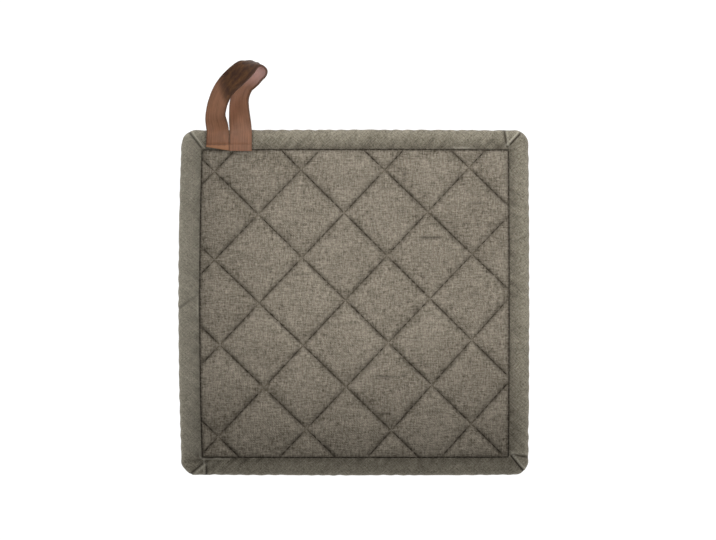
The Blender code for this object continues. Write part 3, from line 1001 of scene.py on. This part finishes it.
points = to_model(skin.reshape(-1, 3))
rows, columns = len(stations), SKIN_STEPS + 1
faces = []
face_corners = []
for row in range(rows):
    for column in range(SKIN_STEPS):
        after = (row + 1) % rows
        corners = ((row, column), (after, column), (after, column + 1), (row, column + 1))
        faces.append([r * columns + c for r, c in corners])
        face_corners.append((stations[row]["side"], corners))
strip_mesh = bpy.data.meshes.new("bias_binding")
strip_mesh.from_pydata(points.tolist(), [], faces)
strip = bpy.data.objects.new("bias_binding", strip_mesh)
bpy.context.scene.collection.objects.link(strip)
# Its UV map is in metres: along the side that a face belongs to, and over its section. So the weave meets
# itself at an angle along each mitre, as folded cloth does.
SIDE_DIRECTIONS = ((0, 1), (-1, 0), (0, -1), (1, 0))
SIDE_SHIFT = 300
uv_map = strip_mesh.uv_layers.new(name="cloth")
loop = 0
for side, corners in face_corners:
    direction = SIDE_DIRECTIONS[side]
    for r, c in corners:
        along = skin[r, c, 0] * direction[0] + skin[r, c, 1] * direction[1]
        uv_map.data[loop].uv = ((along + SIDE_SHIFT * side) * MM, skin_length[c] * MM)
        loop += 1
give_measure(strip, "painted_shade", np.clip(binding_painted_shade, 0, DEEPEST_FOLD).ravel())
give_measure(strip, "painted_highlight", np.clip(binding_highlight, 0, 0.75).ravel())


def apply_modifiers(obj):
    """Applies the object's modifiers, the first one first."""
    bpy.ops.object.select_all(action="DESELECT")
    obj.select_set(True)
    bpy.context.view_layer.objects.active = obj
    for name in [modifier.name for modifier in obj.modifiers]:
        bpy.ops.object.modifier_apply(modifier=name)


thickness = strip.modifiers.new("thickness", "SOLIDIFY")
thickness.thickness = CLOTH_THICKNESS * MM
thickness.offset = 0.0
apply_modifiers(strip)
strip.data.shade_smooth()

# The same washed linen, cut on the bias: its threads run at 45 degrees to the strip, and its slubs show a
# little less than the front's.
BINDING_PALE = "ABA493"
BINDING_DARK = "565042"
strip.data.materials.append(woven_linen("bias_cut_linen", BINDING_PALE, BINDING_DARK, 45, True, 0.85))
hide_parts("binding")
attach(strip, "root")

# The binding's seam: the same brown thread, sewn in the ditch beside the binding's folded edge on the
# front, and through its edge on the back.
SEAM_STITCH = 3.3
SEAM_STITCH_GAP = 0.16
SEAM_THREAD = 0.4
# Inset is how far inside the folded edge the line runs.
SEAM_LINES = (
    {"level": 6.55, "inset": 0.45},
    {"level": 0.35, "inset": -1.2},
)
seam_stitches = []
for seam_line in SEAM_LINES:
    inset = seam_line["inset"]
    ditch = [
        (-PAD_WIDTH / 2 + SEAM_LEFT + inset, PAD_DEPTH / 2 - SEAM_FAR - inset),
        (-PAD_WIDTH / 2 + SEAM_LEFT + inset, -PAD_DEPTH / 2 + SEAM_NEAR + inset),
        (PAD_WIDTH / 2 - SEAM_RIGHT - inset, -PAD_DEPTH / 2 + SEAM_NEAR + inset),
        (PAD_WIDTH / 2 - SEAM_RIGHT - inset, PAD_DEPTH / 2 - SEAM_FAR - inset),
    ]
    for corner in range(4):
        start = Vector(ditch[corner])
        end = Vector(ditch[(corner + 1) % 4])
        count = round((end - start).length / SEAM_STITCH)
        for step in range(count):
            first = bow(*start.lerp(end, (step + SEAM_STITCH_GAP / 2) / count))
            last = bow(*start.lerp(end, (step + 1 - SEAM_STITCH_GAP / 2) / count))
            ends = [Vector((*point, seam_line["level"])) for point in (first, last)]
            seam_stitches.append((*ends, 0.0))
seam_thread = sew("binding_seam_thread", seam_stitches, SEAM_THREAD)
seam_thread.data.materials.append(cotton)
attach(seam_thread, "root")

# The hanging loop: one strap of vegetable-tanned leather with square-cut edges, smooth side out. Its two
# ends lie side by side on the binding and are sewn through, and it is bent over on itself with a half
# twist, so the right leg shows its flesh side.
STRAP_WIDTH = 12.7
STRAP_THICKNESS = 1.3
STRAP_STEPS = 260
STRAP_COLUMNS = 12
BEND_EASE = 5
# Each row is a place along its middle line, from the left end over the bend to the right end, and lean is
# how far it has rolled over from lying flat, in degrees.
STRAP_ROWS = (
    {"x": -78.6, "y": 88.3, "level": 8.45, "lean": 0},
    {"x": -78.5, "y": 93.4, "level": 9.25, "lean": 0},
    {"x": -78.4, "y": 98.9, "level": 9.5, "lean": 1},
    {"x": -79.6, "y": 106.8, "level": 12.6, "lean": 29},
    {"x": -77.9, "y": 115.0, "level": 14.8, "lean": 31},
    {"x": -74.2, "y": 122.4, "level": 16.6, "lean": 26},
    {"x": -68.4, "y": 128.4, "level": 18.0, "lean": 14},
    {"x": -62.4, "y": 133.4, "level": 18.6, "lean": 30},
    {"x": -57.0, "y": 136.6, "level": 16.0, "lean": 78},
    {"x": -53.0, "y": 133.2, "level": 11.6, "lean": 114},
    {"x": -57.0, "y": 128.4, "level": 8.4, "lean": 130},
    {"x": -63.2, "y": 123.2, "level": 7.8, "lean": 136},
    {"x": -66.0, "y": 115.8, "level": 8.6, "lean": 143},
    {"x": -66.0, "y": 107.4, "level": 9.2, "lean": 156},
    {"x": -65.3, "y": 98.9, "level": 9.5, "lean": 179},
    {"x": -65.4, "y": 93.4, "level": 9.25, "lean": 180},
    {"x": -65.5, "y": 86.6, "level": 8.4, "lean": 180},
)
STITCHED_ACROSS_Y = 90.2
LEGS_PART_Y = 100.0
STITCH_DENT = 0.38
STITCH_DENT_WIDTH = 0.55
EDGE_ROUNDING = 0.22
LEATHER_GRAIN = "76503A"
LEATHER_PALE = "90664C"
LEATHER_BAND = "3A2213"
LEATHER_BAND_STREAK = "6E4A28"
# The colour of the left end's painted highlight.
LEATHER_HIGHLIGHT = "AD7B57"
LEATHER_FLESH = "B99187"
LEATHER_EDGE = "4A3223"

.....

WHAT THE TASK ASKS:
Using the material above, copy every line in which the string "attach" occurs.

WORKED ANSWER:
attach(strip, "root")
attach(seam_thread, "root")